• _Data_
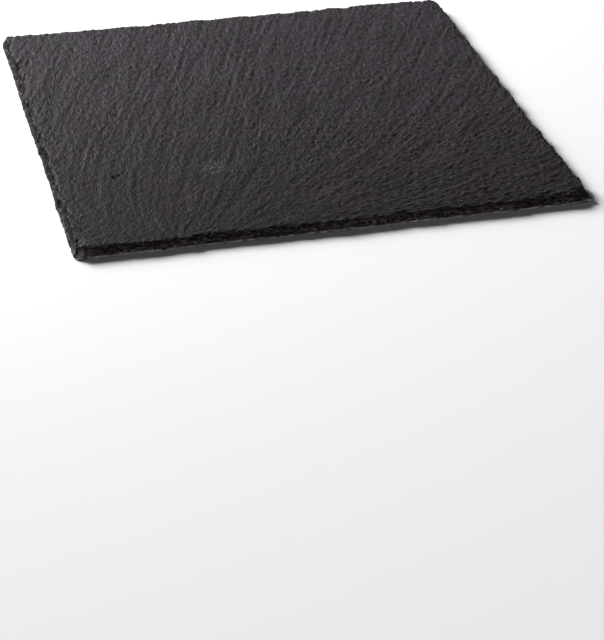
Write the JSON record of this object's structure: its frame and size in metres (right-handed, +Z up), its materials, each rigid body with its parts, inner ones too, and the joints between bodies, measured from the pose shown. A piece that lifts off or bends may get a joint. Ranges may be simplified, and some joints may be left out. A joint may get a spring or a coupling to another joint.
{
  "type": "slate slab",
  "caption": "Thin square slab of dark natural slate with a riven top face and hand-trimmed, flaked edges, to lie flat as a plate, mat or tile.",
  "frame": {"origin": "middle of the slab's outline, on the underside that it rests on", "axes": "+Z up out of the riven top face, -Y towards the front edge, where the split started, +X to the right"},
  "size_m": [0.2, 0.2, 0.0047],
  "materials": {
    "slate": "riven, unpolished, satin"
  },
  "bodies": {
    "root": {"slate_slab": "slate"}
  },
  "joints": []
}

• _Short exercise_
Each line of the material should be echoed exactly.

• _Solution_
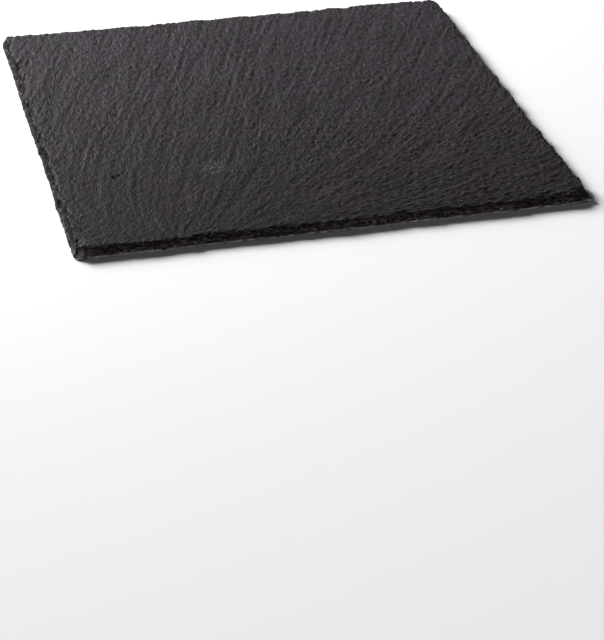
Write the JSON record of this object's structure: its frame and size in metres (right-handed, +Z up), its materials, each rigid body with its parts, inner ones too, and the joints between bodies, measured from the pose shown. A piece that lifts off or bends may get a joint. Ranges may be simplified, and some joints may be left out. A joint may get a spring or a coupling to another joint.
{
  "type": "slate slab",
  "caption": "Thin square slab of dark natural slate with a riven top face and hand-trimmed, flaked edges, to lie flat as a plate, mat or tile.",
  "frame": {"origin": "middle of the slab's outline, on the underside that it rests on", "axes": "+Z up out of the riven top face, -Y towards the front edge, where the split started, +X to the right"},
  "size_m": [0.2, 0.2, 0.0047],
  "materials": {
    "slate": "riven, unpolished, satin"
  },
  "bodies": {
    "root": {"slate_slab": "slate"}
  },
  "joints": []
}